The private sector conundrums stand out as one of the most pressing issues in China. Thanks to the country’s reforms and opening-up, the private sector has grown and expanded quickly during the last four decades, contributing to large portions of the overall GDP, employment, taxes, and innovation.

However, China’s state-owned enterprises (SOEs), as the legacy of the planned economy, still dominates the country’s economic “commanding heights”. The SOEs, with huge assets in hand, may not be as efficient or profitable as private enterprises, but are still growing and expanding.

The logic of reform is to convert the SOE assets to state capital and enhance the supply of public goods, while the logic of the “Chinese Model” is to make the SOE bigger and stronger with the government’s support and fiscal subsidies.

This “dual-structure” makes the government deviate from neutrality and become a player in the markets.  

The plight of private enterprises

The healthy development of private enterprise needs a fair and competitive market environment. But the reality is the SOEs now still enjoy many policy advantages compared with private enterprises, directly or implicitly.
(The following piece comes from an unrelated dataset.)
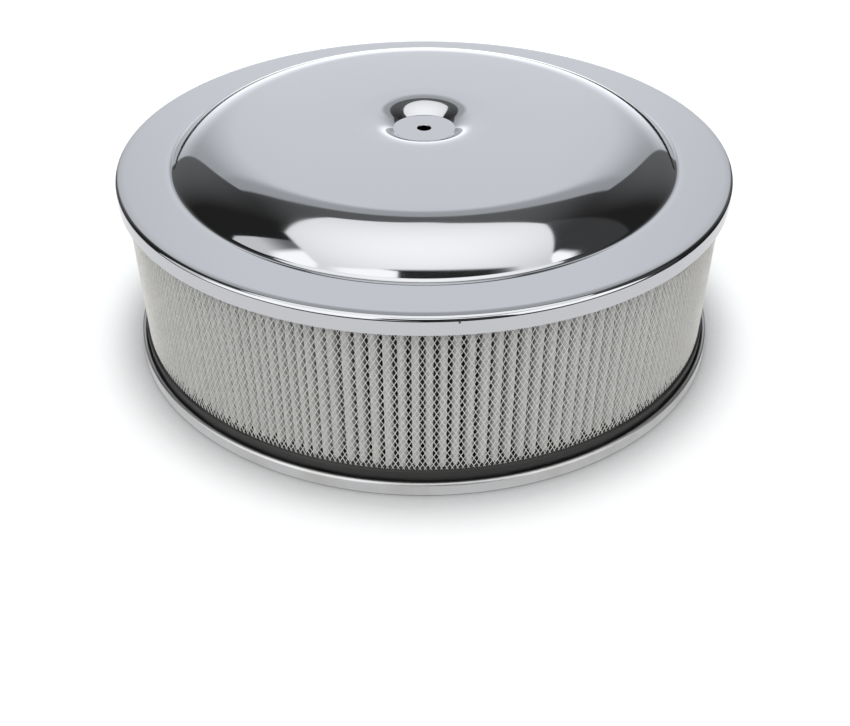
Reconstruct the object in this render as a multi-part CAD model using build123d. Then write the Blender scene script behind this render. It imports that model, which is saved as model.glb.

First, the SOEs have broader market access into so-called national strategic industries, e.g. finance, energy and telecommunications; second, the SOEs enjoy more fiscal subsidies than private enterprises; third, the SOEs benefit from lower funding rates which contains the “government policy premium”; and fourth, the SOEs can easily obtain approval or permits from the government while competing with private enterprises, which means the SOEs pay lower transaction costs.

Under such a “dual-structure”, it would be impossible for the government to treat the SOEs and private enterprises equally and make unbiased decisions. The consequence is obvious: the SOEs and private enterprises are not competing on equal footing.

A way out of the conundrum

With the growing exposure of Chinese SOEs in the international market, this problem has also aroused widespread international concern. In a sense, it is also the institutional background of the China-US trade war.

Is there any solution to the dual-structure dilemma of corporate ownership? My suggestion is, as a first step, to classify the SOEs into two categories: SOEs involved in the national strategy and SOEs involved in market competition.

SOEs with national strategic importance could enjoy government subsidies and obtain government support, and their ultimate goals should be for national security, not for profit. They are not supposed to compete for profit with other market players. These enterprises may make passive financial investments, but are not allowed to be involved in merger and acquisition activities or to control other enterprises.

As for commercial SOEs, the government should not offer them any subsidies, and their management teams should be hired in the market, with market-oriented incentives provided. The government may gradually offload its holdings in such SOEs, including transferring the holdings to the Social Security Fund. These SOEs should brace for market competition, including in the global market.

Apart from the SOEs shouldering tasks for national security, the competition neutral or ownership neutral policies should apply to all market players. The SOEs would no longer enjoy any favorable treatment, and some SOEs could even be privatized. This approach could lead to a problem-solving process and would also have positive impacts on easing trade tensions between China and the United States.

In China today, there are compelling demands to rebuild the government-and-market relations, to remove institutional obstacles, and to improve the overall business environment.